> **SHORT PROBLEM**
Please quote exactly the lines below from the line containing "the top yoke" to the line containing "for node in", both lines included, and nothing else.

·····

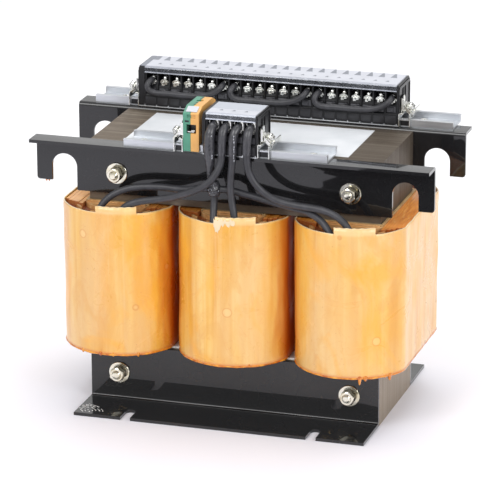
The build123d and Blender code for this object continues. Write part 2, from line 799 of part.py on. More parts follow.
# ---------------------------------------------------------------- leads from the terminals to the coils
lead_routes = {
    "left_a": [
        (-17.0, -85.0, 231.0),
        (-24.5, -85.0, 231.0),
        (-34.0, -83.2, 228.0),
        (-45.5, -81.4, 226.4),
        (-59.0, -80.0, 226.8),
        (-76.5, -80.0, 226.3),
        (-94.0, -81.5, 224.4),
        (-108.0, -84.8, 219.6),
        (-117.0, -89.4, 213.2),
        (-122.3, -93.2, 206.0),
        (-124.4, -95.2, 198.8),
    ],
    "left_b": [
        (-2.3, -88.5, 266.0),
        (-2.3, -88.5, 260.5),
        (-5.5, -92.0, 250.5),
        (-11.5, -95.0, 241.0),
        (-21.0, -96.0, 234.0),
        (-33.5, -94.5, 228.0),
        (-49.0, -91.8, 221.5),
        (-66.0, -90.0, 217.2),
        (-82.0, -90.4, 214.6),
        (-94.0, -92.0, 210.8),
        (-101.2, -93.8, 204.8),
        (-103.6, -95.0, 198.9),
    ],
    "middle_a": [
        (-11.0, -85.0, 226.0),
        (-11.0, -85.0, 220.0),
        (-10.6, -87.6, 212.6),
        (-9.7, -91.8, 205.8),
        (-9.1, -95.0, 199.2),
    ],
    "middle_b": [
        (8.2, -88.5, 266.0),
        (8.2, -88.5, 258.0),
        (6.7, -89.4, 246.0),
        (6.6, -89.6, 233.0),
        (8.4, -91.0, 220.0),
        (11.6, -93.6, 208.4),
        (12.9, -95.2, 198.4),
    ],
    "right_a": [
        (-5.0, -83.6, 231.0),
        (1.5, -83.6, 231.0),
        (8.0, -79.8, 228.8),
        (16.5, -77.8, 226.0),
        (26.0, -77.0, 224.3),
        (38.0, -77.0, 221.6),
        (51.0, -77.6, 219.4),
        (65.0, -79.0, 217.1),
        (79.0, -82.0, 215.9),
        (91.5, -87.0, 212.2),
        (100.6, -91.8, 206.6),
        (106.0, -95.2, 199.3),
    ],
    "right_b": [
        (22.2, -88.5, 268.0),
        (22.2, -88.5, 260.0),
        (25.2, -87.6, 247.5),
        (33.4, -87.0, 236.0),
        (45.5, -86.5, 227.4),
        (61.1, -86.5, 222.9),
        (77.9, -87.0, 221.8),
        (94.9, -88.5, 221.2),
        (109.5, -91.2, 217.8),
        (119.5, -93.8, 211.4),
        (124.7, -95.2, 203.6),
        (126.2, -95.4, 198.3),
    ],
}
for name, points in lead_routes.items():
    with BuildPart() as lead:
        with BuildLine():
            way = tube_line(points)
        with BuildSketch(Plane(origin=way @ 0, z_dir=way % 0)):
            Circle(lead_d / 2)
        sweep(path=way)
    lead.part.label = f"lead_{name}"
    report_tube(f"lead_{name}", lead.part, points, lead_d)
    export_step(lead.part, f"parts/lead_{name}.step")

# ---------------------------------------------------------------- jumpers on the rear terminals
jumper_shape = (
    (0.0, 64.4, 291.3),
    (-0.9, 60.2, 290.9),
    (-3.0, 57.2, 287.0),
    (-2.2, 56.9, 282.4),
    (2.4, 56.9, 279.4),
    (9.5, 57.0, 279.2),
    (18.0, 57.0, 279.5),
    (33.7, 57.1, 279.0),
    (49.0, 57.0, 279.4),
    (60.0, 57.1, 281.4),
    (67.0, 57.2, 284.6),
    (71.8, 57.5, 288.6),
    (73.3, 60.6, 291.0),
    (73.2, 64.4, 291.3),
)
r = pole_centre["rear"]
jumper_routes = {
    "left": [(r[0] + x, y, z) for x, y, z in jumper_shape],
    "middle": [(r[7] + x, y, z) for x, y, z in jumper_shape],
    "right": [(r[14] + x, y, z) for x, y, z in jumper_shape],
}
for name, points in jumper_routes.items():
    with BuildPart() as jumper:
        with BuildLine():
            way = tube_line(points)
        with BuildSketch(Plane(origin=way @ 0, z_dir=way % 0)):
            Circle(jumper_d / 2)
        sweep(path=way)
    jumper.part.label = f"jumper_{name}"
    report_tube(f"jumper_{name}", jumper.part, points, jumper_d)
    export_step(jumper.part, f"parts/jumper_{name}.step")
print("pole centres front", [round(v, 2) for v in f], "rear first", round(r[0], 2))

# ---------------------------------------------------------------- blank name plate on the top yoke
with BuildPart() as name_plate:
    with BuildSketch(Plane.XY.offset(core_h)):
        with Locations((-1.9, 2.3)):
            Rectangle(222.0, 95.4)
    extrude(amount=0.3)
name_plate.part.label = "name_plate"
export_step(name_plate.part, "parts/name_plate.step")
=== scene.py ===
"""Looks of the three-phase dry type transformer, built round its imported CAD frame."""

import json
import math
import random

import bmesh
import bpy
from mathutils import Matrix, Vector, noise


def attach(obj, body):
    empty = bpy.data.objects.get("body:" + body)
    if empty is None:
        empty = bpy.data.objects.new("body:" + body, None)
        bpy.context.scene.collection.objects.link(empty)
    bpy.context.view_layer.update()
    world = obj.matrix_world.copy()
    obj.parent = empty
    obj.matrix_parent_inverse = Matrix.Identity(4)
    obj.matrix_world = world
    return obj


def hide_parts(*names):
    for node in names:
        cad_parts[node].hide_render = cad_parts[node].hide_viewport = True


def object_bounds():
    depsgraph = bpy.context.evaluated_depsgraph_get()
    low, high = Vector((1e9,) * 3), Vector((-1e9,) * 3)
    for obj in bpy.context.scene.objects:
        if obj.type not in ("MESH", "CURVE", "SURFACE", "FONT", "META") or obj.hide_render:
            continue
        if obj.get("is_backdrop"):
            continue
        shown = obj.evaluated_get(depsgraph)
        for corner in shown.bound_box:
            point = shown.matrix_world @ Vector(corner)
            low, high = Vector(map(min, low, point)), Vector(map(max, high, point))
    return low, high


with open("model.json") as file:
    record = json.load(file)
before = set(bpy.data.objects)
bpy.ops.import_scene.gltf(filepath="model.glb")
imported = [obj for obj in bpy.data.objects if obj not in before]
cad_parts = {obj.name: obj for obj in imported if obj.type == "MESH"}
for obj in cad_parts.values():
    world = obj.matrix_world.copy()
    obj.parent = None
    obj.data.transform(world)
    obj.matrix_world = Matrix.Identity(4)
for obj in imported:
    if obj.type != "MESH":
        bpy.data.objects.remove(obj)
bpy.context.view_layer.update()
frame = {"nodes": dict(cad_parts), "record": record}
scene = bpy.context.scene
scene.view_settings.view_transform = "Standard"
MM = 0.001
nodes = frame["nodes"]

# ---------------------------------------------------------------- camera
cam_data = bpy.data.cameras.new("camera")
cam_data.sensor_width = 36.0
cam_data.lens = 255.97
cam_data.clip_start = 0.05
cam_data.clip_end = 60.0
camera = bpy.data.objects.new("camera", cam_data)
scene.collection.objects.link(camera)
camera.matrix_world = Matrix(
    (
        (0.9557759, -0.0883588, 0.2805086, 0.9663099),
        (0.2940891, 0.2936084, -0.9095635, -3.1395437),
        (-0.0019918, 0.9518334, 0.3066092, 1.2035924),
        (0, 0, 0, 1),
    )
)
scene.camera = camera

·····

> **ANSWER TO THE PROBLEM**
# ---------------------------------------------------------------- blank name plate on the top yoke
with BuildPart() as name_plate:
    with BuildSketch(Plane.XY.offset(core_h)):
        with Locations((-1.9, 2.3)):
            Rectangle(222.0, 95.4)
    extrude(amount=0.3)
name_plate.part.label = "name_plate"
export_step(name_plate.part, "parts/name_plate.step")
=== scene.py ===
"""Looks of the three-phase dry type transformer, built round its imported CAD frame."""

import json
import math
import random

import bmesh
import bpy
from mathutils import Matrix, Vector, noise


def attach(obj, body):
    empty = bpy.data.objects.get("body:" + body)
    if empty is None:
        empty = bpy.data.objects.new("body:" + body, None)
        bpy.context.scene.collection.objects.link(empty)
    bpy.context.view_layer.update()
    world = obj.matrix_world.copy()
    obj.parent = empty
    obj.matrix_parent_inverse = Matrix.Identity(4)
    obj.matrix_world = world
    return obj


def hide_parts(*names):
    for node in names:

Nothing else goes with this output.